[start Given data]

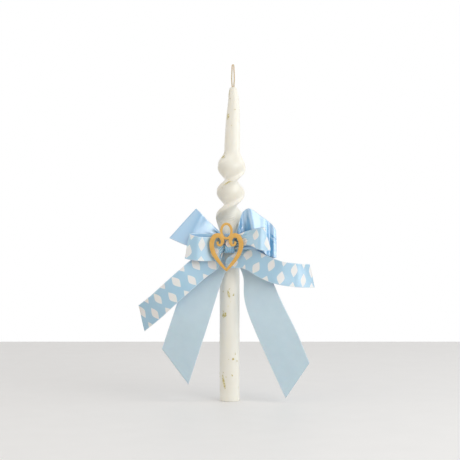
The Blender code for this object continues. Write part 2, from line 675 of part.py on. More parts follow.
def make_scroll(finish):
    inner_width = SCROLL_WIDTH / 2 - SCROLL_STROKE / 2
    inner_height = SCROLL_HEIGHT / 2 - SCROLL_STROKE / 2
    widest = max(x for x, _ in SCROLL_HALF)
    values = [np.array((x * inner_width / widest, z * inner_height)) for x, z in SCROLL_HALF]
    stops = list(range(len(values)))
    steps = HALF_SCROLL_CELLS
    half = [through(stops, values, stops[-1] * i / steps) for i in range(steps + 1)]
    whole = [point * (-1, 1) for point in reversed(half)] + half[1:]
    widths = []
    for i in range(-steps, steps + 1):
        share = abs(i) / steps
        swell = sin(pi * min(share * 1.25, 1))
        widths.append(SCROLL_END + (SCROLL_STROKE - SCROLL_END) * swell)
    scroll = slab("gilt_scroll", stroke(whole, widths, SCROLL_THICKNESS), SCROLL_THICKNESS, finish)
    turns = [tau * i / RING_SIDES for i in range(RING_SIDES)]
    half_height = RING_HALF_HEIGHT * SCROLL_HEIGHT / 2
    half_width = RING_HALF_WIDTH * SCROLL_WIDTH / 2
    middle = RING_MIDDLE * SCROLL_HEIGHT / 2
    ring_path = [(half_width * sin(a), middle - half_height * cos(a)) for a in turns]
    sheet = stroke(ring_path, [RING_STROKE] * len(turns), SCROLL_THICKNESS, closed=True)
    ring = slab("scroll_ring", sheet, SCROLL_THICKNESS - 2 * RING_RECESS, finish, closed=True)
    ring.hide_render = True
    ring.display_type = "WIRE"
    union = scroll.modifiers.new("ring", "BOOLEAN")
    union.operation = "UNION"
    union.solver = "EXACT"
    union.object = ring
    return scroll


clear_scene()
wax = material("ivory_wax", (0.87, 0.83, 0.72), 0.45)
cotton = material("waxed_cotton", (0.78, 0.7, 0.55), 0.8)
leaf = material("gold_leaf", (0.6, 0.42, 0.12), 0.35, 1.0)
satin_blue = material("satin_ribbon", (0.36, 0.62, 0.82), 0.35)
print_blue = material("printed_ribbon", (0.42, 0.65, 0.8), 0.6)
white_thread = material("white_thread", (0.85, 0.85, 0.85), 0.7)
glue = material("clear_glue", (0.8, 0.78, 0.7), 0.3)
gilt = material("gilt_sheet", (0.63, 0.36, 0.07), 0.35, 0.8)

make_wax(wax)
make_wick(cotton)
for leaf_values in LEAVES:
    make_leaf(*leaf_values, leaf)
make_band(satin_blue)
make_glue("bow_glue_pad", GLUE_BACK, GLUE_THICKNESS, glue)
make_thread(white_thread)
make_ribbons(satin_blue, print_blue)
make_wrap(print_blue)
make_glue("scroll_glue_pad", SCROLL_GLUE_BACK, SCROLL_GLUE_THICKNESS, glue)
make_scroll(gilt)
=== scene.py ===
from math import cos, exp, pi, radians, sin, sqrt, tau

import bpy
import numpy as np
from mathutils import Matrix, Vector, noise


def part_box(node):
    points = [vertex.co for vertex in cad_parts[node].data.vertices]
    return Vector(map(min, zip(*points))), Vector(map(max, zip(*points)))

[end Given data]

Each line of the material should be duplicated exactly, please.

Exercise output:
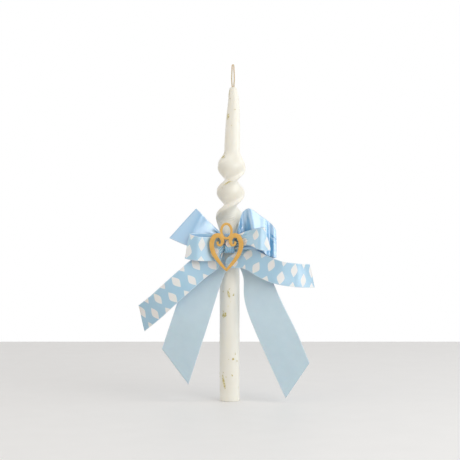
The Blender code for this object continues. Write part 2, from line 675 of part.py on. More parts follow.
def make_scroll(finish):
    inner_width = SCROLL_WIDTH / 2 - SCROLL_STROKE / 2
    inner_height = SCROLL_HEIGHT / 2 - SCROLL_STROKE / 2
    widest = max(x for x, _ in SCROLL_HALF)
    values = [np.array((x * inner_width / widest, z * inner_height)) for x, z in SCROLL_HALF]
    stops = list(range(len(values)))
    steps = HALF_SCROLL_CELLS
    half = [through(stops, values, stops[-1] * i / steps) for i in range(steps + 1)]
    whole = [point * (-1, 1) for point in reversed(half)] + half[1:]
    widths = []
    for i in range(-steps, steps + 1):
        share = abs(i) / steps
        swell = sin(pi * min(share * 1.25, 1))
        widths.append(SCROLL_END + (SCROLL_STROKE - SCROLL_END) * swell)
    scroll = slab("gilt_scroll", stroke(whole, widths, SCROLL_THICKNESS), SCROLL_THICKNESS, finish)
    turns = [tau * i / RING_SIDES for i in range(RING_SIDES)]
    half_height = RING_HALF_HEIGHT * SCROLL_HEIGHT / 2
    half_width = RING_HALF_WIDTH * SCROLL_WIDTH / 2
    middle = RING_MIDDLE * SCROLL_HEIGHT / 2
    ring_path = [(half_width * sin(a), middle - half_height * cos(a)) for a in turns]
    sheet = stroke(ring_path, [RING_STROKE] * len(turns), SCROLL_THICKNESS, closed=True)
    ring = slab("scroll_ring", sheet, SCROLL_THICKNESS - 2 * RING_RECESS, finish, closed=True)
    ring.hide_render = True
    ring.display_type = "WIRE"
    union = scroll.modifiers.new("ring", "BOOLEAN")
    union.operation = "UNION"
    union.solver = "EXACT"
    union.object = ring
    return scroll


clear_scene()
wax = material("ivory_wax", (0.87, 0.83, 0.72), 0.45)
cotton = material("waxed_cotton", (0.78, 0.7, 0.55), 0.8)
leaf = material("gold_leaf", (0.6, 0.42, 0.12), 0.35, 1.0)
satin_blue = material("satin_ribbon", (0.36, 0.62, 0.82), 0.35)
print_blue = material("printed_ribbon", (0.42, 0.65, 0.8), 0.6)
white_thread = material("white_thread", (0.85, 0.85, 0.85), 0.7)
glue = material("clear_glue", (0.8, 0.78, 0.7), 0.3)
gilt = material("gilt_sheet", (0.63, 0.36, 0.07), 0.35, 0.8)

make_wax(wax)
make_wick(cotton)
for leaf_values in LEAVES:
    make_leaf(*leaf_values, leaf)
make_band(satin_blue)
make_glue("bow_glue_pad", GLUE_BACK, GLUE_THICKNESS, glue)
make_thread(white_thread)
make_ribbons(satin_blue, print_blue)
make_wrap(print_blue)
make_glue("scroll_glue_pad", SCROLL_GLUE_BACK, SCROLL_GLUE_THICKNESS, glue)
make_scroll(gilt)
=== scene.py ===
from math import cos, exp, pi, radians, sin, sqrt, tau

import bpy
import numpy as np
from mathutils import Matrix, Vector, noise


def part_box(node):
    points = [vertex.co for vertex in cad_parts[node].data.vertices]
    return Vector(map(min, zip(*points))), Vector(map(max, zip(*points)))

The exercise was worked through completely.